__Written instruction__
Take the lines from the one bearing "with BuildPart() as" to the one bearing "bpy.data.objects.remove(obj)", inclusive, and reproduce them exactly; include no other line.

[START Rows]

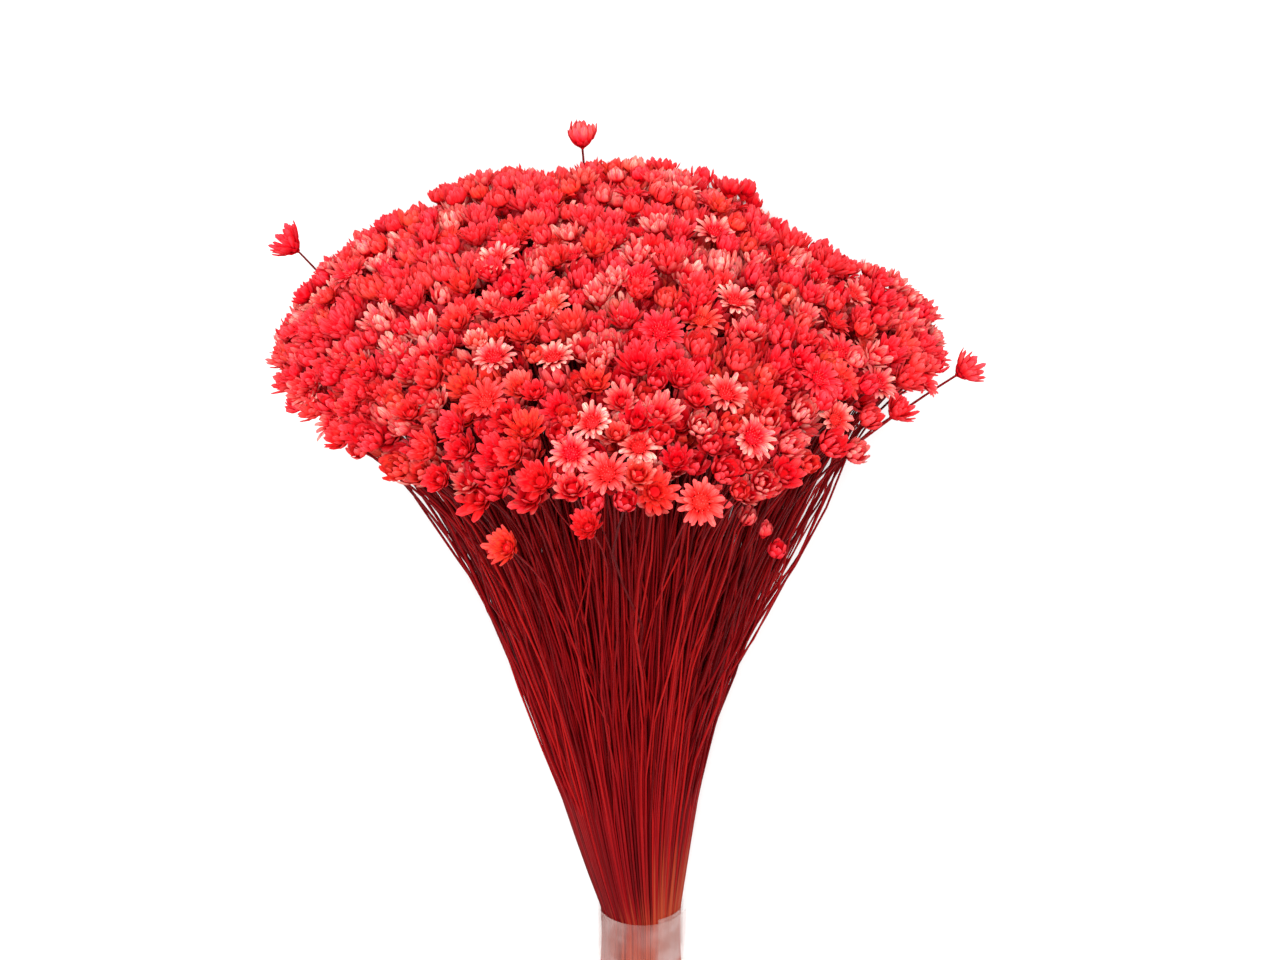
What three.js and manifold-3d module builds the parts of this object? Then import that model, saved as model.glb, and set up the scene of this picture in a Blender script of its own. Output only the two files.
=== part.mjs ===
import * as THREE from "three";
import { mergeVertices } from "three/addons/utils/BufferGeometryUtils.js";
import Module from "manifold-3d";

// A bunch of dried star flowers, dyed red and held by one band of clear tape, lying on its back.
// Sizes are in millimetres and angles in degrees.
// The bunch is laid out standing up: x to the right, y to the back and z along the stems, with
// zero at the upper edge of the tape. It is then laid down on z = 0, with the flowers towards +y.

const SEED = 172;
const FLOWERS = 312; // spread over the dome

// The dome that the flowers make is the upper half of a flattened ball.
const DOME = { radius: 77, rise: 47, height: 149, lean: -6.5, lowest: 89 };
const LUMPS = { height: 1.2, turns: [2, 3], starts: [0.6, -1.1] }; // how the dome swells and sinks
const DENT = { x: 50, y: 28, reach: 27, depth: 22 }; // the low place at the back right
const SADDLE = 4.6; // how much higher the rim is at the sides than at the front and the back
const LIFT = 2; // how far a flower stands above or below its neighbours
const LIFT_TURN = 0.625; // a lift leans outwards this much as fast as the dome does
const SHIFT = 0.8; // how far a flower lies off the even spread

// Single flowers that stand out of the dome or hang below it.
const LONE_FLOWERS = [
  { x: -15, y: 35, z: 202, kind: "bud" },
  { x: -86.5, y: 12, z: 182, kind: "cup" },
  { x: 79, y: -6, z: 155.5, kind: "cup" },
  { x: -31, y: -60, z: 132, kind: "cup" },
  { x: -12, y: -69, z: 141, kind: "cup" },
];

// Each flower: points of the petals and of the notches between them, as radius and height above
// the stem, and the height of the middle.
const KINDS = {
  bud: { petals: 5, tip: [2.6, 7.2], notch: [3.6, 4.6], middle: 5.8 },
  cup: { petals: 6, tip: [5.6, 6.4], notch: [4.1, 4.4], middle: 3.2 },
  open: { petals: 8, tip: [6.4, 4.8], notch: [3.9, 3.6], middle: 3.9 },
};
const BUD_SHARE = 0.26;
const OPEN_SHARE = 0.3;
const BEARING = 68; // the flowers further back than this bear the weight, and are half open
const FLOWER_SIZES = [0.86, 1.06];
const ROOM = 0.52; // how much of the way to its nearest neighbour a flower may fill
const NOD = 14; // how far a flower may turn off the line of its stem

const STEM = { radius: 0.44, sides: 3 };
const STEM_TILT = 57; // the outermost stems end this far off upright
const STEM_START = 14; // and leave the tape this far off upright
const BUNDLE_LEAN = -0.1; // while the whole bundle leaves it leaning to the left, by this slope
const STEM_STOPS = { outermost: [0.42, 0.76, 1], others: [0.56, 1] }; // where a stem bends

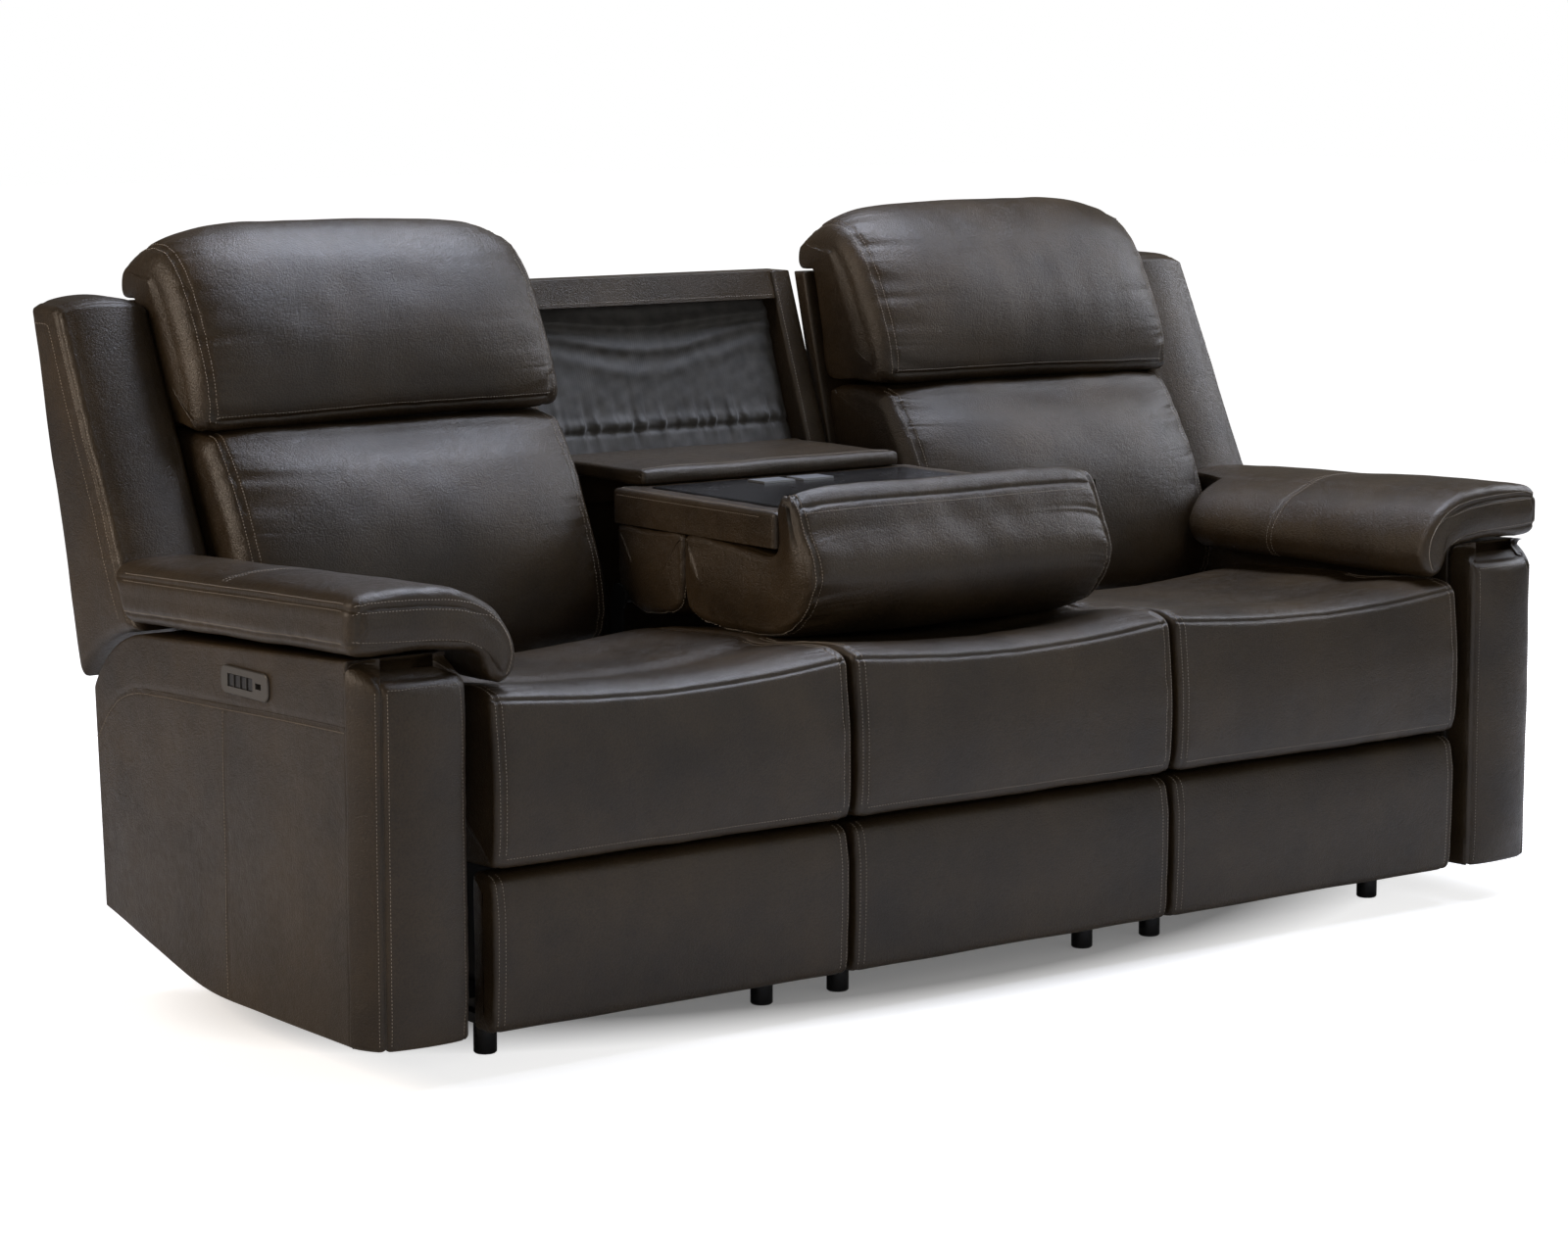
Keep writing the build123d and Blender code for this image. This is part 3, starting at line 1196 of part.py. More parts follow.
with BuildPart() as console_flap:
    # padded board that bridges from the recess to the console's rear end
    flap_low = TRAY_TOP + 1
    extrude(
        side_outline(
            -FLAP_HALF_WIDTH,
            (FLAP_FRONT, flap_low),
            (FLAP_PIVOT[0] + 14, flap_low),
            (FLAP_PIVOT[0] + 14, flap_low + FLAP_THICKNESS),
            (FLAP_FRONT, flap_low + FLAP_THICKNESS),
        ),
        amount=2 * FLAP_HALF_WIDTH,
    )
    fillet(console_flap.edges().filter_by(Axis.X), radius=6)
    for s in (-1, 1):
        bore = pin_outline(s * (FLAP_HALF_WIDTH + 1), FLAP_PIVOT, FLAP_PIN + PIN_CLEARANCE)
        extrude(bore, amount=-s * 11, mode=Mode.SUBTRACT)
save("console_flap", console_flap)
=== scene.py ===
"""Power-reclining leather sofa with a drop-down console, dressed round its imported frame."""
import math

import bmesh
import bpy
import numpy as np
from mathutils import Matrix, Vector
from mathutils.bvhtree import BVHTree


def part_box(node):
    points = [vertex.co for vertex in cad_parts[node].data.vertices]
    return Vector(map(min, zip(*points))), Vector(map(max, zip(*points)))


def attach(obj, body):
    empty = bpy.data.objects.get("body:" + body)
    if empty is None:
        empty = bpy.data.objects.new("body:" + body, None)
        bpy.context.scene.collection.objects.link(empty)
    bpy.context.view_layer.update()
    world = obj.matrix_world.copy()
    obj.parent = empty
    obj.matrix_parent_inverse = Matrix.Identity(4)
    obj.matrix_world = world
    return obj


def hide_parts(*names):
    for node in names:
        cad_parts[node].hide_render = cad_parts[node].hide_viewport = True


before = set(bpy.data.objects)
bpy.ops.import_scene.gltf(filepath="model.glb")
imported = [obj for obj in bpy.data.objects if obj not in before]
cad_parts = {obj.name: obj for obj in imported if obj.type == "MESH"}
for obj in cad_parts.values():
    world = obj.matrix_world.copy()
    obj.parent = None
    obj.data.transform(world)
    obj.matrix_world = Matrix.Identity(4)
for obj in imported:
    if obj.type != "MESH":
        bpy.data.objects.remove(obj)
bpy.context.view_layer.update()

# ---------------------------------------------------------------- seat cushions
# Three foam seats in pebbled cowhide, each sewn from a front panel, a sitting panel and two
# boxed sides. The front edge seam dips in the middle, and a soft crease lies behind the roll.

SEAT_PITCH = 600
SEAT_HALF = 296
SEATS = {"left": -SEAT_PITCH, "center": 0, "right": SEAT_PITCH}
SEAT_UNDER = 283
SEAT_EDGE = 505  # front seam at the seat's sides
SEAT_SAG = 18  # the seam's dip in the middle
SEAT_REAR = 571
SEAT_ROW = 14  # samples between the points of the seat's section
BOX_SEAM = 12  # seam inside the seat's side
FRAME_FRONT = 62  # front of the seat frames behind the seat fronts
BACK_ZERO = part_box("seat_frame_center")[0].y * 1000 - FRAME_FRONT


def metres(points):
    """(x, back, height) in millimetres, back from the seat fronts, to the frame's metres."""
    moved = np.array(points, float)
    moved[..., 1] += BACK_ZERO
    return moved / 1000


def colour(code, alpha=1.0):
    """sRGB hex to linear."""
    parts = [int(code[i : i + 2], 16) / 255 for i in (1, 3, 5)]
    return tuple(c / 12.92 if c < 0.04045 else ((c + 0.055) / 1.055) ** 2.4 for c in parts) + (alpha,)


def node(tree, kind, links=(), stops=(), **settings):
    """Adds a node, sets its settings and the stops of its colour ramp, given as (place, hex), and
    sets its sockets or links them to the sockets given; a node stands for its first output."""
    made = tree.nodes.new("ShaderNode" + kind)
    for key, value in settings.items():
        setattr(made, key, value)
    for k, (place, code) in enumerate(stops):
        made.color_ramp.elements[k].position = place
        made.color_ramp.elements[k].color = colour(code)
    for key, value in dict(links).items():
        if isinstance(value, bpy.types.Node):
            value = value.outputs[0]
        if isinstance(value, bpy.types.NodeSocket):
            tree.links.new(value, made.inputs[key])
        else:
            made.inputs[key].default_value = value
    return made


def new_material(name):
    """Empty material with its node tree and object coordinates."""
    made = bpy.data.materials.new(name)
    made.use_nodes = True
    made.node_tree.nodes.clear()
    return made, made.node_tree, node(made.node_tree, "TexCoord").outputs["Object"]


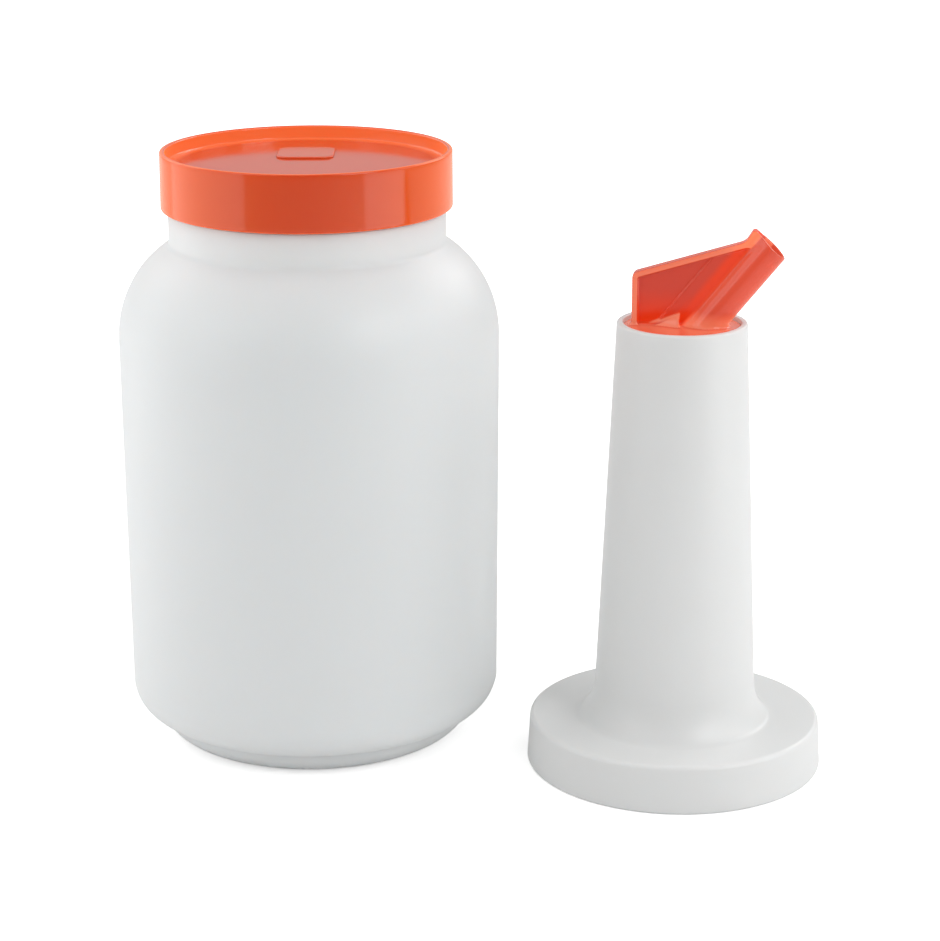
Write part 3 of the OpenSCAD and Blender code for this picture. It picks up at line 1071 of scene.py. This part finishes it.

[END Rows]

__Task result__
with BuildPart() as console_flap:
    # padded board that bridges from the recess to the console's rear end
    flap_low = TRAY_TOP + 1
    extrude(
        side_outline(
            -FLAP_HALF_WIDTH,
            (FLAP_FRONT, flap_low),
            (FLAP_PIVOT[0] + 14, flap_low),
            (FLAP_PIVOT[0] + 14, flap_low + FLAP_THICKNESS),
            (FLAP_FRONT, flap_low + FLAP_THICKNESS),
        ),
        amount=2 * FLAP_HALF_WIDTH,
    )
    fillet(console_flap.edges().filter_by(Axis.X), radius=6)
    for s in (-1, 1):
        bore = pin_outline(s * (FLAP_HALF_WIDTH + 1), FLAP_PIVOT, FLAP_PIN + PIN_CLEARANCE)
        extrude(bore, amount=-s * 11, mode=Mode.SUBTRACT)
save("console_flap", console_flap)
=== scene.py ===
"""Power-reclining leather sofa with a drop-down console, dressed round its imported frame."""
import math

import bmesh
import bpy
import numpy as np
from mathutils import Matrix, Vector
from mathutils.bvhtree import BVHTree


def part_box(node):
    points = [vertex.co for vertex in cad_parts[node].data.vertices]
    return Vector(map(min, zip(*points))), Vector(map(max, zip(*points)))


def attach(obj, body):
    empty = bpy.data.objects.get("body:" + body)
    if empty is None:
        empty = bpy.data.objects.new("body:" + body, None)
        bpy.context.scene.collection.objects.link(empty)
    bpy.context.view_layer.update()
    world = obj.matrix_world.copy()
    obj.parent = empty
    obj.matrix_parent_inverse = Matrix.Identity(4)
    obj.matrix_world = world
    return obj


def hide_parts(*names):
    for node in names:
        cad_parts[node].hide_render = cad_parts[node].hide_viewport = True


before = set(bpy.data.objects)
bpy.ops.import_scene.gltf(filepath="model.glb")
imported = [obj for obj in bpy.data.objects if obj not in before]
cad_parts = {obj.name: obj for obj in imported if obj.type == "MESH"}
for obj in cad_parts.values():
    world = obj.matrix_world.copy()
    obj.parent = None
    obj.data.transform(world)
    obj.matrix_world = Matrix.Identity(4)
for obj in imported:
    if obj.type != "MESH":
        bpy.data.objects.remove(obj)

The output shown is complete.